Analysts believe the Toronto-listed fund manager has the firepower to complete such a coup, while the most up-to-date reports say it has already appointed a team of lawyers and corporate financiers to advise it on the deal.
Such talk helped Amvescap close 14.25p higher at 427p. Bear Stearns was heard telling its clients that a bid from CI could value the fund manager at anything up to 460p a share, thanks to the cost savings that a tie-up between the two is likely to generate. There were also suggestions that Martin Flanagan, Amvescap's new chief executive, will make a tidy sum if the company is taken over.
Traders who piled into the stock yesterday were hoping that news of a deal might come as soon as today, when Amvescap is due to announce its first-half results. The figures are unlikely to make pleasant reading. The company is forecast to reveal a 6 per cent drop in profits to £142m and warn that cash continues to exit its US mutual-funds business.
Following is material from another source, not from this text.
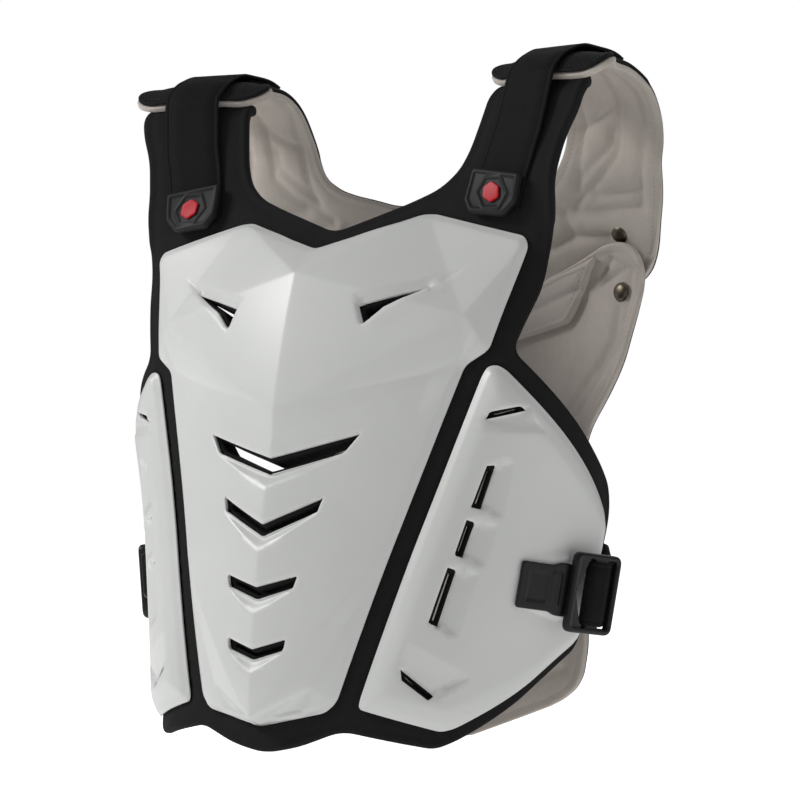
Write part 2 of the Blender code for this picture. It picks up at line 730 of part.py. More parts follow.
def shoulder_strap(label, side):
    """Webbing from the chest tab up and over the wing tip to its overlap at the crest,
    and the band under it that comes up the back."""
    low = WING_THICK + REST * 1.6 + STRAP_THICK / 2
    high = low + STRAP_THICK + REST
    tip = CREST + WING_RUN + TIP_RADIUS * TIP_REACH
    start, end = BAND_START * TORSO_HEIGHT, CREST + WING_RUN / 2
    band = []
    for k in range(BAND_STATIONS):
        t = k / (BAND_STATIONS - 1)
        band.append(on_wing(side, 0.70 + 0.03 * t, start + (end - start) * t, low))
    ribbon(f"strap_band_{label}", "webbing", band, BAND_WIDTH, STRAP_THICK)
    back_end = CREST - SHOULDER_RADIUS * 0.35
    strap = []
    for k in range(STRAP_STATIONS):
        t = k / (STRAP_STATIONS - 1)
        height = back_end + (tip - back_end) * t
        lift = high + (low - high) * smooth((t - 0.55) / 0.25)
        strap.append(on_wing(side, 0.735 - 0.015 * t, height, lift))
    seat = STRAP_THICK / 2 + REST * 1.6
    over, across = strap[-1]
    _, _, up, _ = frame_on(back_surface, side * 0.72 * HALF_GIRTH, tip)
    below = over + up * DROP_STEP
    pad_top, pad_across = on_chest(side, *STRAP_ON_CHEST[0][:2], seat + STRAP_THICK)
    for t in (0.0, 0.33, 0.66):
        strap.append((below.lerp(pad_top, t), across.lerp(pad_across, t)))
    strap.append((pad_top, pad_across))
    for out, height, lift in STRAP_ON_CHEST[1:]:
        strap.append(on_chest(side, out, height, seat + lift * STRAP_THICK))
    ribbon(f"shoulder_strap_{label}", "webbing", strap, STRAP_WIDTH, STRAP_THICK)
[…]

Elsewhere in the FTSE 100, BT Group dropped 1.25p to 226.26p after Deutsche Bank and Nomura Securities downgraded their stances on the fixed-line telecoms carrier.
Deutsche cut its rating to "hold" from "buy" and expressed concern that BT's results last week revealed weaker-than-expected cash flows. Nomura downed its stance to an outright "sell" and told investors that the premium rating the stock enjoys compared with its rivals is unwarranted. The Japanese-owned broker argued that France Telecom offers better value to investors. The FTSE 100 rose 8.5 points to 5,290.8.
Major political events hit the stock market in two ways yesterday. Second-line oil explorers performed strongly after the surge in the price of crude that followed news that Saudi Arabia's King Fahd had died. Venture Production jumped 27p to 462p, Cairn Energy added 44p to 1,544p, Tullow Oil rose 5.25p to 196.5p and Soco International put on 11.5p to 661.5p.
The worry in the market is that a period of political instability may be on the way in the world's largest crude-producing country, especially because King Fahd's successor, Crown Prince Abdullah bin Abal-Saud, is an octogenarian.
Meanwhile, White Nile dropped 12.5p to 88.5p amid concerns about the future of Sudan after the death of John Garang, the leader of the rebel movement in the south of the country. Mr Garang's death, in a helicopter crash, has sparked rioting and led to doubts about the country's ability to implement a peace deal he signed earlier this year that ended 20 years of civil war. WhiteNile is 50 per cent-owned by Mr Garang's southern rebels.
Among smaller companies, Circle Oil dropped 1.25p to 35.75p on rumours the group is putting the finishing touches to a major fund raising. Dealers talked of the equity issue being priced at 30p, with the cash to be used for an acquisition. Dignity rose 6.75p to 372.5p after strong trading at the funeral-services group, while SDL ticked 0.5p higher to 140.5p on whispers it is close securing a contract win in China.
Lupus Capital, where investors hope that Greg Hutchings can recreate the success he had building up Tomkins, rose 1p to 13.5p. The rise prompted talk that Lupus may soon unveil its long-awaited acquisition. Back in April, Mr Hutchings is believed to have come within a whisker of buying a major waste-management business but was said to have lost out to a private equity firm in the final stages of the bidding process.
There was yet more director share-buying at Walker Greenbank, up 0.5p to 17p. Ian Krikham, the chairman of the wallpaper maker, bought 100,000 shares at 16.75p and a further 50,000 at 16.5p. This followssimilar purchases by directors in June. Walker Greenback is enjoying a revival at present. It is making an operating profit for the first time in six years.
This renaissance at the group is great news for Peter Gyllenhammar, the Swedish investor. He focuses on taking substantial stakes in old economy companies with either strong brand names or rich with fixed assets, and has a 27 per cent shareholding in Walker Greenbank. The Swede recently had to write-off the value of substantial stakes in the carpet maker Gaskell and the chemicals group Yorkshire. But he should be well in the money with his bet on Walker Greenbank.
Finally, Screen Technology had a solid debut on AIM. The display-screen specialist floated at 63p, having raised £8m, and closed at 64.5p.